Le trou de mémoire originel

C’est par un énorme trou de mémoire que nous entamons notre route, l’enfance proprement dite ne commençant vraiment qu’au-delà, quand la surface d’inscription devient, et dès lors pour toujours, l’espace d’un dépôt continu.

Jean-Christophe BAILLY, Tuiles détachées, p.12

Une illusion

L’écriture naît d’une illusion : illusion que je suis meilleur que moi-même, plus pénétrant, généreux et sensible. Illusion aussi que je suis capable d’écrire. Lorsque cette illusion est maintenue assez longtemps — comme un révélateur qu’on porte à température — elle devient réalité, j’écris et je m’ajuste aux exigences de l’écriture. L’écriture c’est mon théâtre et si je ne sais pas toujours comment la pièce commence, je sais par contre qu’elle finit bien. Chaque fois que je me laisse déranger, c’est comme si on rallumait dans la salle, comme si des spectateurs se levaient et partaient bruyamment avant que la moindre phrase d’un peu de portée et de poids ait été prononcé sur la scène. L’illusion a donc son rôle à jouer dans ma vie : c’est un moteur parmi d’autres, c’est une variété roturière de l’acte de foi dont on ne se sent pas toujours capable. Il y a ainsi des rapports étroits entre l’illusion et l’édification de l’être, ceci permettant souvent cela.

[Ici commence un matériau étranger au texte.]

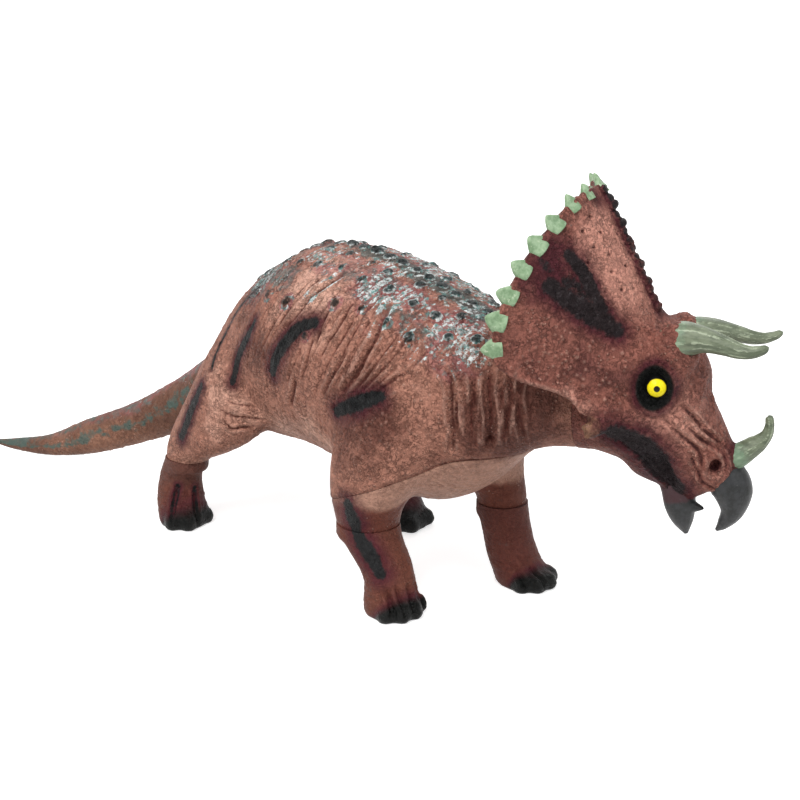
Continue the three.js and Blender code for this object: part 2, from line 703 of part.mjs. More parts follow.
const browHornOriginShares = { right: [0.54, 0.255, 0.34], left: [0.54, 0.25, 0.305] };
const browHornShares = [
  [-0.12, -0.03, -0.06, 0.85, 0.85],
  [0, 0, 0, 1, 1],
  [0.18, 0.035, 0.03, 0.82, 0.82],
  [0.34, 0.07, 0.02, 0.65, 0.65],
  [0.5, 0.1, -0.01, 0.54, 0.54],
  [0.64, 0.125, -0.04, 0.45, 0.45],
  [0.78, 0.145, -0.045, 0.36, 0.36],
  [0.9, 0.16, -0.01, 0.24, 0.24],
  [1, 0.17, 0.05, 0.05, 0.05],
];
const browHorn = (flank, growth = 0) =>
  pathBar(browHornShares, browHornOriginShares[flank < 0 ? 'right' : 'left'],
    hornLength, hornRadius, flank, growth);

const noseHornOriginShares = [0.81, 0, -0.208];
const noseHornShares = [
  [-0.2, 0, -0.17, 0.9, 0.9],
  [0, 0, 0, 1, 1],
  [0.3, 0, 0.25, 0.85, 0.85],
  [0.48, 0, 0.38, 0.7, 0.7],
  [0.64, 0, 0.56, 0.5, 0.5],
  [0.7, 0, 0.77, 0.3, 0.3],
  [0.69, 0, 1, 0.06, 0.06],
];
const noseHorn = (growth = 0) =>
  pathBar(noseHornShares, noseHornOriginShares, noseHornLength, noseHornRadius, 1, growth);

const upperBeakOriginShares = [0.735, 0, -0.27];
const upperBeakShares = [
  [0, 0, 0, 0.42, 0.32],
  [0.1, 0, -0.14, 0.48, 0.45],
  [0.19, 0, -0.36, 0.44, 0.45],
  [0.19, 0, -0.65, 0.3, 0.27],
  [0.08, 0, -0.87, 0.16, 0.14],
  [0, 0, -1, 0.04, 0.04],
];
const upperBeak = (growth = 0) =>
  pathBar(upperBeakShares, upperBeakOriginShares, beakLength, beakWidth, 1, growth);

const lowerBeakOriginShares = [0.515, 0, -0.385];
const lowerBeakShares = [
  [0, 0, 0, 0.48, 0.4],
  [0.1, 0, -0.36, 0.46, 0.4],
  [0.18, 0, -0.7, 0.32, 0.28],
  [0.24, 0, -1, 0.06, 0.06],
];
const lowerBeak = (growth = 0) =>
  pathBar(lowerBeakShares, lowerBeakOriginShares, lowerBeakLength, lowerBeakWidth, 1, growth);

const jugalOriginShares = [0.17, 0.47, -0.03];
const jugalShares = [
  [0, -0.5, 0.3, 0.9, 0.9],
  [0, 0, 0, 0.8, 0.8],
  [-0.35, 0.3, -0.28, 0.4, 0.4],
  [-0.6, 0.5, -0.5, 0.06, 0.06],
];
const jugal = (flank) =>
  pathBar(jugalShares, jugalOriginShares, jugalLength, jugalRadius, flank);

// Bulges of bone round each eye and under each brow horn.
const bulgeShares = {
  orbit: { centre: [0.43, 0.27, 0.15], half: [0.15, 0.11, 0.115] },
  brow: { centre: [0.5, 0.235, 0.27], half: [0.13, 0.14, 0.11] },
};
const bulge = ({ centre, half }, flank) => ball(
  headPoint(centre, flank),
  vector(...half).multiply(vector(headLength, headWidth, headHeight)),
  new THREE.Quaternion().setFromAxisAngle(up, neckRoot.yaw));

// Creases down the snout, and the hollow below each cheek that the mouth lies in.
const creases = [
  { sizeShare: 1, shares: [[0.55, 0.29, 0.06], [0.68, 0.18, -0.07], [0.76, 0.11, -0.15]] },
  { sizeShare: 0.9, shares: [[0.5, 0.33, -0.01], [0.63, 0.24, -0.13], [0.68, 0.18, -0.29]] },
];
const lipHollow = {
  shares: [[0.24, 0.39, -0.09], [0.41, 0.31, -0.17], [0.47, 0.16, -0.27], [0.51, 0.13, -0.36]],
  halfWidthShare: 2.6,
};
const onFace = (shares, flank) => smooth(shares, 2).map((row) => ({
  point: headPoint(row, flank), out: leftward.clone().multiplyScalar(flank),
}));
const faceTools = (flank) => [
  ...creases.map(({ sizeShare, shares }) => grooveTool(
    onFace(shares, flank), creaseRadius * sizeShare, creaseRadius * sizeShare)),
  grooveTool(
    onFace(lipHollow.shares, flank), creaseRadius * lipHollow.halfWidthShare, creaseRadius),
];

const nostrilShares = [0.71, 0.15, -0.22];
const nostril = (flank) => ball(
  headPoint(nostrilShares, flank), vector(nostrilRadius, nostrilRadius, nostrilRadius),
  undefined, bumpSides);

const eyeShares = [0.425, 0.325, 0.142];
const eyeCentre = (flank) => headPoint(eyeShares, flank);
const bowlShares = { centre: [0.425, 0.395, 0.142], half: [0.095, 0.044, 0.1] };
const eye = (flank, growth = 0) => {
  const radius = eyeRadius + growth;
  return ball(eyeCentre(flank), vector(radius, radius, radius));
};

// Closed mouth: a groove along each side, from the corner to the beak.
const mouthShares = [[0.2, -0.117], [0.32, -0.125], [0.43, -0.21], [0.52, -0.33], [0.64, -0.4]];
const mouthGroove = () => {
  const path = smooth(mouthShares, 3).map(([u, z]) => [u * headLength, z * headHeight]);
  const offset = (sign) => path.map(([u, z], i) => {
    const [pu, pz] = path[Math.max(i - 1, 0)];
    const [nu, nz] = path[Math.min(i + 1, path.length - 1)];
    const span = Math.hypot(nu - pu, nz - pz);
    const half = sign * mouthGap / 2;
    return new THREE.Vector2(u - half * (nz - pz) / span, z + half * (nu - pu) / span);
  });
  const shape = new THREE.Shape([...offset(1), ...offset(-1).reverse()]);
  const geometry = new THREE.ExtrudeGeometry(shape, { depth: 2 * headWidth, bevelEnabled: false });
  geometry.translate(0, 0, -headWidth);
  geometry.applyMatrix4(new THREE.Matrix4()
    .makeBasis(ahead, up, leftward.clone().negate()).setPosition(neckRoot.centre));
  const core = skullRings.map((ring) => ({
    ...ring, half: Math.max(ring.half - mouthDepth, mouthGap),
  }));
  return toSolid(geometry).subtract(toSolid(loft(core, roundSides)));
};

const head = cut(
  join([
    toSolid(loft(skullRings, headSides)), frillSheet(), ...tabs, ...ridge,
    ...[-1, 1].flatMap((flank) => Object.values(bulgeShares).map((one) => bulge(one, flank))),
    jugal(-1), jugal(1), stub(neckRoot)]),
  [
    browHorn(-1, seam), browHorn(1, seam), noseHorn(seam), upperBeak(seam), lowerBeak(seam),
    eye(-1, seam), eye(1, seam), nostril(-1), nostril(1), mouthGroove(),
    ...[-1, 1].flatMap((flank) => [bulge(bowlShares, flank), ...faceTools(flank)]),
  ]);

const colours = {
  body: '#a2705c', chest: '#ad7d68', head: '#96604f', tail: '#8c7766', leg: '#a06a56',
  horn: '#a9b8a6', beak: '#45403c', eye: '#d6bd55',
};

const group = new THREE.Group();
group.add(
  toMesh('body_casting', body, vinyl(colours.body)),
  toMesh('chest_casting', chest, vinyl(colours.chest)),
  toMesh('tail', tail, vinyl(colours.tail)),
  toMesh('head_casting', head, vinyl(colours.head)),
  toMesh('right_brow_horn', browHorn(-1), vinyl(colours.horn, 0.45)),
  toMesh('left_brow_horn', browHorn(1), vinyl(colours.horn, 0.45)),
  toMesh('nose_horn', cut(noseHorn(), [upperBeak(seam)]), vinyl(colours.horn, 0.45)),
  toMesh('upper_beak', upperBeak(), vinyl(colours.beak, 0.4)),
  toMesh('lower_beak', lowerBeak(), vinyl(colours.beak, 0.4)),
  toMesh('right_eye', eye(-1), vinyl(colours.eye, 0.15)),
  toMesh('left_eye', eye(1), vinyl(colours.eye, 0.15)),
  ...legs.map((leg) => toMesh(leg.name, foot(leg), vinyl(colours.leg))),
);

// The origin is the middle of the ground under the figure.
const box = new THREE.Box3().setFromObject(group);
const middle = box.getCenter(vector());
group.position.set(-middle.x, -middle.y, -box.min.z);

export default group;
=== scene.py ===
"""Soft vinyl horned dinosaur figure in a walking pose, sculpted and painted around its frame.

Lengths are in millimetres until a mesh is handed to Blender, which works in metres.
X runs towards the head, Y towards the figure's own left and Z upwards.
"""
from __future__ import annotations

import logging
import math
from dataclasses import dataclass, field, replace
from enum import Enum

import bmesh
import bpy
import numpy as np
from mathutils import Matrix, Vector
from mathutils.bvhtree import BVHTree


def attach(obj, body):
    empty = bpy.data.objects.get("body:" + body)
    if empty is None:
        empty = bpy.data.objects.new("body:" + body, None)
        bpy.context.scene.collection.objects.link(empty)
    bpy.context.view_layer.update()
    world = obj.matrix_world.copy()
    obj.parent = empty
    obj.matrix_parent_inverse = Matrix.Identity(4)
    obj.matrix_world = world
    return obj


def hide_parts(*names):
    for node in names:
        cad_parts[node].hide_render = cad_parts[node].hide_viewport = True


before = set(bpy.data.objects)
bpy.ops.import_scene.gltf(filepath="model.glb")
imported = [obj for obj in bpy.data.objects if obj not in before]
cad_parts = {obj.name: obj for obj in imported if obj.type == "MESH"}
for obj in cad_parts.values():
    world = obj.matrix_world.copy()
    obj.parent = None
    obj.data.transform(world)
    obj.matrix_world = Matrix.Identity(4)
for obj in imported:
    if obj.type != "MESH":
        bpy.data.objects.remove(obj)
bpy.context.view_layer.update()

LOG = logging.getLogger("dinosaur")
MM = 0.001
Point = tuple[float, float, float]
Path = tuple[Point, ...]
Rows = tuple[tuple[float, ...], ...]
Array = np.ndarray
Chosen = Array | slice
EVERY = slice(None)

Shape = bmesh.types.BMesh
Mesh = bpy.types.Mesh
Object = bpy.types.Object
Material = bpy.types.Material
Tree = bpy.types.NodeTree
Node = bpy.types.Node
Socket = bpy.types.NodeSocket
Value = float | Socket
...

Nicolas Bouvier, Le Vide et le Plein, p.18

Et le même, plus loin [p.120]:

Avez-vous vu un chirurgien mécher une plaie ? des mètres et des mètres de gaze souillée de pus avant d’arriver au sang frais. Il y a de ça dans l’écriture : une litanie qui peu à peu se débarrasse de tout ce qui n’est pas elle, un flot qui graduellement se purifie. accepter l’incohérence et l’hémorragie pour vider son être, le pacifier et entrer dans celui des autres.

Une stratégie de révolution graduelle: l’ikki

Nadine et Thierry RIBAULT1 rapportent qu’un de leurs correspondants, actif après Fukushima, revendique l’adoption d’une stratégie de la révolution graduelle. Notre lutte consiste à fabriquer notre propre espace autonome. L’ikki, c’est quelque chose comme ça, ce sont des actions persistantes menées sur le long terme (…).

Et l’anthropologue Masanori Oda: Contrairement à la révolution, l’ikki ne s’inscrit pas dans une grande histoire, mais dans une petite narration, une petite histoire. L’Égypte ou la France, ce sont de grandes histoires. Au Japon, nous n’avons jamais eu de révolution. La révolution nous est dictée ou montrée par les Occidentaux. A la place de ce type de révolution, nous sommes en mesure de créer cent ou mille ikki.

Cette stratégie de « la mort par mille entailles » (nashikuzushi no ikki) fait le pari que de multiples micro-transformations individuelles pourraient introduire des éléments d’irréversibilité susceptibles de modifier le système social existant.

Juliette, encore

En janvier 2010, Juliette Binoche était sur France Culture, dans une série d’entretiens qu’elle accordait à Jérôme Clément2. Je trouve toujours absolument remarquable la connaissance qu’elle a de son art, la compréhension de son métier. C’est une des artistes les plus intéressantes que je connaisse.

Dans le premier entretien – celui du 4 janvier, elle parle de la volonté, cette volonté de bien faire, … Elle dit: Cette volonté doit être cassée. Parce qu’on n’avance pas qu’avec la volonté, on avance aussi avec les laisser-faire, avec les arrêts, avec les brisures. Et là aussi, on a besoin de l’autre pour nous arrêter.

Et un peu plus loin: L’écoute, ce n’est pas une maîtrise. L’écoute de l’autre, c’est se laisser porter ; même s’il y a une négociation interne avec le désir qu’on a de soi et le désir de l’autre, mais cette négociation est magique quand il y a synergie, … qu’on ne sait plus qui crée quoi.